Abbie’s pup, Tide, so named because of his fondness for ripping open boxes of detergent, finally coaxed me back into the pheasant fields, and on that first day, I remembered why I enjoyed it so. It wasn’t just the pheasants, it was the dog and the pheasants and how they interacted. Tide gave me several more seasons, but unfortunately, he was 8 years old when I started hunting him, something that was my fault, not his. And when we finally had to put Tide down, I didn’t hunt pheasants that fall.

The next year, I was going to do a show with Kent Hrbek and was looking for a place to hunt. I’d met Steve Halvorson at the Pierre Chamber’s grouse hunt earlier in the fall and called him about doing it on his farm just south of Kennebec, SD, in the heart of the best pheasant range. He invited me down and I was amazed at the pheasant numbers. The hunt with Hrbek fell through but Steve and I got to be good friends. We hunted together several times and I commented about how impressed I was with his dog, Jewel. Dee was born a few months after the season and when Steve called with an offer I couldn’t refuse, there was never a doubt about whether or not I’d be back in the dog-owner ranks again. Oddly, my wife, Dar, didn’t want another dog. Her heart was still with Tide, but it is amazing, truly amazing how this little pointing lab pup has bonded with her.

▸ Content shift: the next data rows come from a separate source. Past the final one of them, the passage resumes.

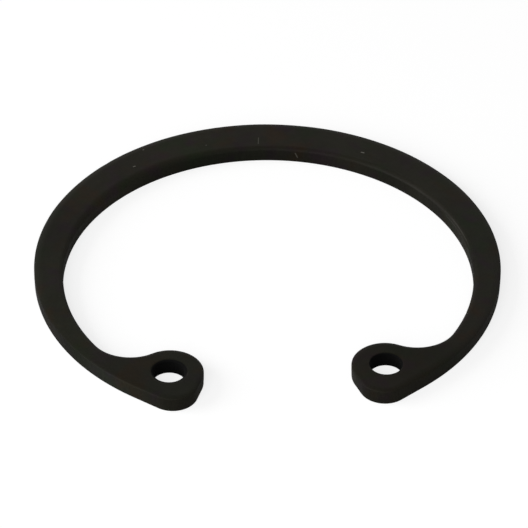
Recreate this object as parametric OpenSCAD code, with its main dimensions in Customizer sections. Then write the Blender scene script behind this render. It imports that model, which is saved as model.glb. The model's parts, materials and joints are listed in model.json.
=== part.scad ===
// Internal circlip: a spring steel retaining ring for a groove inside a round housing.
// One punched piece. The ring lies flat, the centre of its round rim is at the origin,
// the underside is at z = 0 and the gap faces -Y.

/* [Ring] */
// Outer diameter of the free ring
ring_d = 34.4; // [28:0.1:42]
// Thickness of the steel
thick = 1.2; // [0.8:0.05:2]
// Width of the band at the back, opposite the gap, where it is widest
back_w = 3.25; // [2.6:0.05:4.2]
// Width that the band narrows to, as its two edges would meet the middle of the gap
front_w = 1; // [0.7:0.05:1.4]

/* [Lugs] */
// Diameter of the plier holes
hole_d = 2.3; // [1.8:0.1:3]
// Steel between a plier hole and the nose of its lug
lug_wall = 1.35; // [0.9:0.05:1.6]
// Distance of the hole centres in from the rim
hole_inset = 2.7; // [2:0.1:3.2]
// Angle between a hole and the middle of the gap
hole_angle = 32.5; // [24:0.5:40]
// Slant of a lug's end face against the line through its hole and the ring's centre
face_slant = 12; // [4:0.5:16]
// Angle past the hole at which the outer edge leaves the round rim and runs straight
straight_lead = 5; // [2:0.5:10]
// Radius of the outer corner of a lug
corner_r = 1.85; // [0.8:0.05:2.1]
// Radius of the throat between the band and a lug
throat_r = 3; // [1.8:0.1:4.5]

/* [Edges] */
// Rounding of the upper edges, where the punch drew the steel down
edge_top = 0.2; // [0.05:0.05:0.3]
// Rounding of the lower edges
edge_bottom = 0.1; // [0.05:0.05:0.3]
// Rounding of the upper rims of the plier holes
rim_top = 0.25; // [0.05:0.05:0.4]

/* [Hidden] */

// Flats that stand for a quarter round along an edge
edge_steps = 4;
// Flat kept beside the roundings on the strips that carry them
strip_flat = 0.1;
// Depth of those strips, and how far the core reaches under them
strip_w = 2 * max(edge_top, edge_bottom) + strip_flat;
core_inset = strip_w / 2;
// Steps along an arc of the core, which stays hidden under the strips
core_steps = 12;
band_steps = 60;
// Overshoot of the cutting tools past the faces that they cut
cut = 1;
// Facets of a full circle: the large arcs, and the plier holes
$fn = 96;
hole_facets = 48;

// Circles of the band: the inner edge is moved towards the gap
rim_r = ring_d / 2;
inner_r = (ring_d - back_w - front_w) / 2;
inner_c = [0, -(back_w - front_w) / 2];

// Circles and directions of the right-hand lug, angles counted from +X
lug_r = hole_d / 2 + lug_wall;
hole_c = (rim_r - hole_inset) * polar(hole_angle - 90);
face_a = 180 + hole_angle - face_slant;
straight_a = hole_angle + straight_lead - 90;
corner_c = inside_corner(face_a, -hole_c * polar(face_a + 180) + lug_r, straight_a, rim_r, corner_r);
throat_c = touching_centre(hole_c, lug_r + throat_r, inner_c, inner_r - throat_r);
inner_a = bearing(throat_c - inner_c);
throat_a = bearing(hole_c - throat_c);
nose_a = bearing(throat_c - hole_c);

// Unit vector at angle a
function polar(a) = [cos(a), sin(a)];

// Angle of vector v
function bearing(v) = atan2(v[1], v[0]);

// Centre of a circle of radius r that touches two lines from within. Each line is given by the
// angle of its outward normal and its distance from the origin along that normal.
function inside_corner(a1, d1, a2, d2, r) =
    let (n1 = polar(a1), n2 = polar(a2), det = n1[0] * n2[1] - n1[1] * n2[0])
    [((d1 - r) * n2[1] - (d2 - r) * n1[1]) / det, ((d2 - r) * n1[0] - (d1 - r) * n2[0]) / det];

// Point at distance r1 from p1 and r2 from p2, on the side away from the middle of the gap
function touching_centre(p1, r1, p2, r2) =
    let (v = p2 - p1, d = norm(v), along = (r1 * r1 - r2 * r2 + d * d) / (2 * d),
         off = sqrt(r1 * r1 - along * along))
    p1 + along * v / d + off * [v[1], -v[0]] / d;

// Points along an arc
function arc(c, r, a0, a1, steps) = [for (i = [0:steps]) c + r * polar(a0 + (a1 - a0) * i / steps)];

// Core of one lug, from the inner edge of the band round to its outer edge
function lug_core() = concat(
    arc(throat_c, throat_r + core_inset, inner_a, throat_a, core_steps),
    arc(hole_c, lug_r - core_inset, nose_a, face_a, core_steps),
    arc(corner_c, corner_r - core_inset, face_a, straight_a + 360, core_steps)
);

// The same points on the other side of the gap, in the opposite order
function mirrored(points) = [for (i = [len(points) - 1:-1:0]) [-points[i][0], points[i][1]]];

// Core of the ring, a little inside its edges
function core() = concat(
    arc([0, 0], rim_r - core_inset, straight_a, 180 - straight_a, band_steps),
    mirrored(lug_core()),
    arc(inner_c, inner_r + core_inset, 180 - inner_a, inner_a, band_steps),
    lug_core()
);

// Section across an edge: the outside is at x = 0 and the steel lies towards -x
module edge_section() {
    polygon(concat(
        [[-strip_w, 0]],
        arc([-edge_bottom, edge_bottom], edge_bottom, -90, 0, edge_steps),
        arc([-edge_top, thick - edge_top], edge_top, 0, 90, edge_steps),
        [[-strip_w, thick]]
    ));
}

// Strip along an arc with the steel inside it
module outer_arc(c, r, a0, a1) {
    translate(c) rotate(a0) rotate_extrude(angle = a1 - a0) translate([r, 0]) edge_section();
}

// Strip along an arc with the steel outside it
module inner_arc(c, r, a0, a1) {
    translate(c) rotate(a0) rotate_extrude(angle = a1 - a0) translate([r, 0]) mirror([1, 0]) edge_section();
}

// Strip along a straight edge that starts at p, faces angle a and runs clockwise
module straight_edge(p, a, length) {
    translate(p) rotate([90, 0, a]) linear_extrude(length) edge_section();
}

// Rounded edges of the right-hand lug: throat, nose, end face, outer corner and straight edge
module lug_edges() {
    face_start = corner_c + corner_r * polar(face_a);
    face_end = hole_c + lug_r * polar(face_a);
    straight_start = rim_r * polar(straight_a);
    straight_end = corner_c + corner_r * polar(straight_a);
    inner_arc(throat_c, throat_r, throat_a, inner_a);
    outer_arc(hole_c, lug_r, nose_a, face_a);
    straight_edge(face_start, face_a, norm(face_end - face_start));
    outer_arc(corner_c, corner_r, face_a, straight_a + 360);
    straight_edge(straight_start, straight_a, norm(straight_end - straight_start));
}

// Tool that cuts a plier hole and rounds its two rims
module plier_hole() {
    hole_r = hole_d / 2;
    translate(hole_c) rotate_extrude($fn = hole_facets) polygon(concat(
        [[0, -cut], [hole_r + edge_bottom, -cut]],
        arc([hole_r + edge_bottom, edge_bottom], edge_bottom, 270, 180, edge_steps),
        arc([hole_r + rim_top, thick - rim_top], rim_top, 180, 90, edge_steps),
        [[hole_r + rim_top, thick + cut], [0, thick + cut]]
    ));
}

module circlip() {
    color([0.14, 0.135, 0.12]) difference() {
        union() {
            linear_extrude(thick) polygon(core());
            outer_arc([0, 0], rim_r, straight_a, 180 - straight_a);
            inner_arc(inner_c, inner_r, inner_a, 180 - inner_a);
            lug_edges();
            mirror([1, 0, 0]) lug_edges();
        }
        plier_hole();
        mirror([1, 0, 0]) plier_hole();
    }
}

circlip();
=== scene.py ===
"""An internal circlip in black spring steel, lying on a white table.

The ring is one punched piece. Its visible surface is modelled here as one closed mesh round the
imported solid: the rim, the narrowing band, the lugs and the plier holes keep the solid's sizes, and
the edges get what punching and tumbling leave on them. All lengths are in metres.
"""

import json
import logging
import math
from dataclasses import dataclass, field
from enum import Enum

import bpy
import numpy as np
from mathutils import Matrix, Vector, geometry, noise


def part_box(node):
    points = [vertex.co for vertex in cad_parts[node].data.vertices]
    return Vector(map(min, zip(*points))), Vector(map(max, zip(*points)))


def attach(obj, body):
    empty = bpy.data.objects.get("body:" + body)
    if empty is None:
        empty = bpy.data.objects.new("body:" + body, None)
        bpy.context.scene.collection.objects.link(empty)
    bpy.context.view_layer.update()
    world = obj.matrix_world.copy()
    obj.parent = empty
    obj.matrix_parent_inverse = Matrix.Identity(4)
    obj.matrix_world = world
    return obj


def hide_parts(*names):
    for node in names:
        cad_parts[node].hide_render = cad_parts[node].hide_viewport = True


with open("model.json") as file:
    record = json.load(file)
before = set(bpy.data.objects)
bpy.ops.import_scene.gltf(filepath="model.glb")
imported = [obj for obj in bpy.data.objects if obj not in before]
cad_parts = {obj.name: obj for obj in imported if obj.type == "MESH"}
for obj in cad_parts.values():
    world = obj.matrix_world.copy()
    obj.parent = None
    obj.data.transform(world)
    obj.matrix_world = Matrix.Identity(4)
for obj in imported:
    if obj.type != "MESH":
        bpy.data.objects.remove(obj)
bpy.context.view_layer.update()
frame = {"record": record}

LOG = logging.getLogger("circlip")
MM = 0.001
MICRON = 1e-6

Colour = tuple[float, float, float]
Socket = bpy.types.NodeSocket


def polar(angle: float) -> Vector:
    """Returns the unit vector at an angle, in radians from +X."""
    return Vector((math.cos(angle), math.sin(angle)))


def bearing(direction: Vector) -> float:
    """Returns the angle of a plane vector, in radians from +X."""
    return math.atan2(direction.y, direction.x)


def smooth_step(value: float) -> float:
    """Returns value eased from 0 to 1, and held there beyond."""
    held = min(max(value, 0.0), 1.0)
    return held * held * (3.0 - 2.0 * held)


def unevenness(place: Vector, length: float, height: float = 0.0) -> float:
    """Returns smooth noise from -1 to 1 at a place, with waves of a length."""
    return noise.noise(Vector((place.x, place.y, height)) / length)


def sight_line(azimuth: float, elevation: float) -> Vector:
    """Finds the direction from the ring to a lamp or the camera.

    Args:
        azimuth: Its angle round the ring in degrees, 0 in front and positive to the right.
        elevation: Its angle above the table in degrees.

    Returns:
        The unit vector that points to it.
    """
    turn, lift = math.radians(azimuth), math.radians(elevation)
    across = math.cos(lift)
    return Vector((math.sin(turn) * across, -math.cos(turn) * across, math.sin(lift)))


class SteelSide(Enum):
    """Which side of an arc the steel lies on."""

    WITHIN = 1.0
    AROUND = -1.0


class Zone(Enum):
    """The stretches of the ring's edge that the punch and the tumbling leave differently."""

    RIM = "rim"
    LUG = "lug"
    INNER = "inner"


@dataclass(frozen=True)
class EdgePoint:
    """One point on the ring's edge seen from above, and the direction that the edge faces."""

    place: Vector
    facing: Vector
    zone: Zone

    def mirrored(self) -> "EdgePoint":
        """Returns the same point on the other half of the ring."""
        flip = Vector((-1.0, 1.0))
        return EdgePoint(self.place * flip, self.facing * flip, self.zone)


@dataclass(frozen=True)
class ArcRun:
    """A round stretch of the ring's edge, followed from one angle to another."""

    centre: Vector
    radius: float
    start: float
    end: float
    steel: SteelSide
    zone: Zone

    def points(self, step: float) -> list[EdgePoint]:
        """Samples the stretch evenly.

        Args:
            step: The longest distance between two samples.

        Returns:
            The samples from its start to just before its end.
        """
        count = max(2, math.ceil(abs(self.end - self.start) * self.radius / step))
        angles = [self.start + (self.end - self.start) * i / count for i in range(count)]
        return [
            EdgePoint(self.centre + self.radius * polar(a), self.steel.value * polar(a), self.zone)
            for a in angles
        ]


@dataclass(frozen=True)
class StraightRun:
    """A straight stretch of the ring's edge."""

    start: Vector
    end: Vector
    facing: Vector
    zone: Zone

    def points(self, step: float) -> list[EdgePoint]:
        """Samples the stretch evenly.

        Args:
            step: The longest distance between two samples.

        Returns:
            The samples from its start to just before its end.
        """
        count = max(1, math.ceil((self.end - self.start).length / step))
        return [
            EdgePoint(self.start.lerp(self.end, i / count), self.facing, self.zone)
            for i in range(count)
        ]


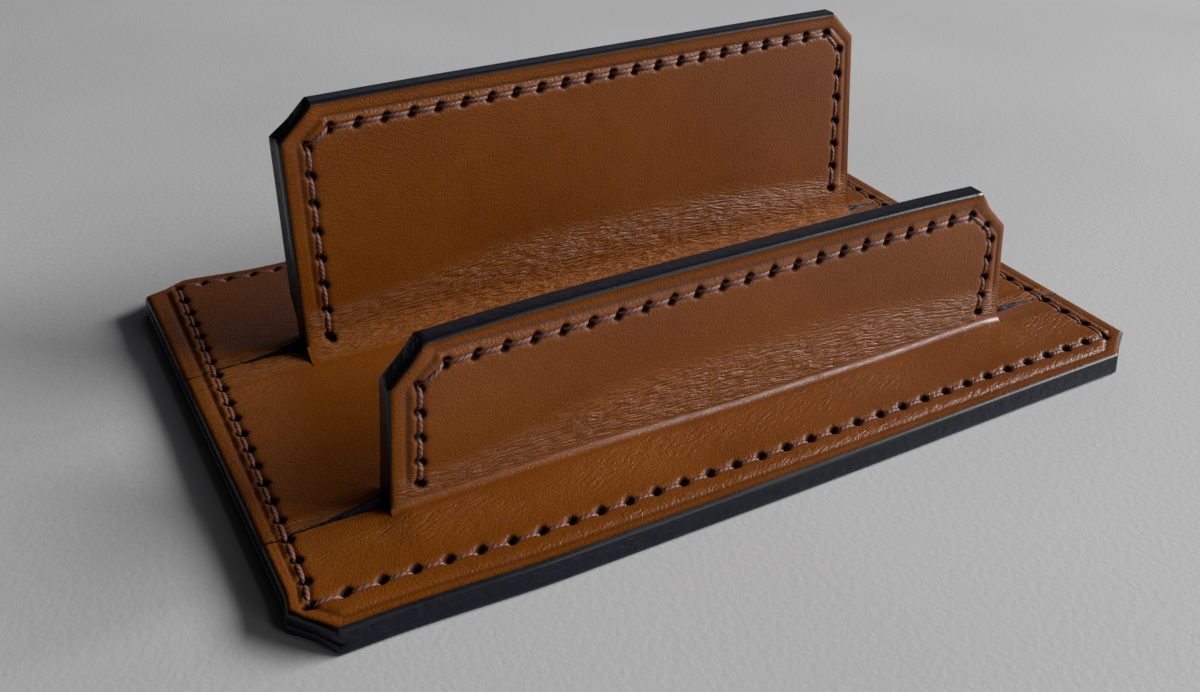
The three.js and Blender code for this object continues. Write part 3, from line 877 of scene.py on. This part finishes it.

I remember Dee’s first point. Nothing stylish but a big moment, so much so that I felt like passing out cigars. Steve and I were hunting together, doing a show segment, in fact. A few days later with snow on the ground, we hunted a cattail marsh and one of the guys crippled a rooster. We had a half-dozen good hunting dogs in that marsh that day and they all got on the trail. Dee veered off from the rest and headed to a 4-foot-tall snowbank and literally dove into it. Seconds later, we saw her back out with the tail of a rooster in her mouth. The very much alive cock bird wasn’t happy and it was the kind of thing you remember.

I don’t want to imply that I spend my hunting seasons looking for the meaning of it all or any kind of that deep stuff some weepy writers thrive on. What I want is simple. It’s satisfaction, really. It’s watching Dee sniff out roosters in the cattails. It’s slogging through waist deep CRP or switchgrass. It’s saying to
yourself, “Man, I’d rather be here, doing this, than be anywhere or doing anything else in the whole damned world.”

So what is it that actually happens when Dee…or any other pointing dog…goes on point. What is taking place between the dog and bird?

I asked Bruce “Wickerbill” Crist, the owner of a trailerful of pointing dogs.

“I think it mesmerizes them,” says Wickerbill.

And that’s not much of an answer because most of the guys I hang around with can’t pronounce the word, spell it or have the foggiest idea of what it means. And I don’t know how Dee would react if I said, “C’mon Dee, let’s go mesmerize a few.”

On the other hand, if I say, let’s go shoot some pheasants, get out of the way, even if it’s mid-July. Good hunting dogs are like that.

Pheasants are pretty good to eat, too. Save the legs for soup. The breasts are another matter. Unlike ruffed grouse, the bird has little flavor of its own, so you have to add it. However, tossing a bunch of pheasant pieces into a couple cans of cream of mushroom soup should be against the law.

Try this.

Salt and pepper the breast and wrap it in bacon. Cook it on the grill until the bacon is crisp. The bacon will keep the bird moist and delicious.

Here’s another. Pound the breast with a mallet. Salt and pepper it and roll it in flour. Shake off the excess flour. Heat a saute’ pan until it is smoking hot. Then add just a couple tablespoons of olive oil. Saute’ the breasts quickly, both sides should take less than 2 minutes. Set them aside, add a chunk of cold butter, then your choice of a few ounces of port wine or brandy. Stir and cook until you reduce the sauce by half, then pour it over the breasts. Serve with a green vegetable. If you canned some garden green beans, they’re perfect. Add a baked onion. I like to core a sweet onion such as a Vidalia or Walla Walla, fill the cavity with a piece of butter and worcestershire sauce and cook until soft at 350 degrees. Pour a glass of cabernet or merlot if you prefer a red wine…or a pinot gregio if you like white wine. Either goes well with pheasant.

I’ll turn 63 this fall and could collect social security if I applied. I’d rather collect shotguns and dogs and ringnecks. But as long as I can be out there, I’ll have a bird dog who’ll help me “mesmerize” about three of those gaudy chinese imports on each occasion.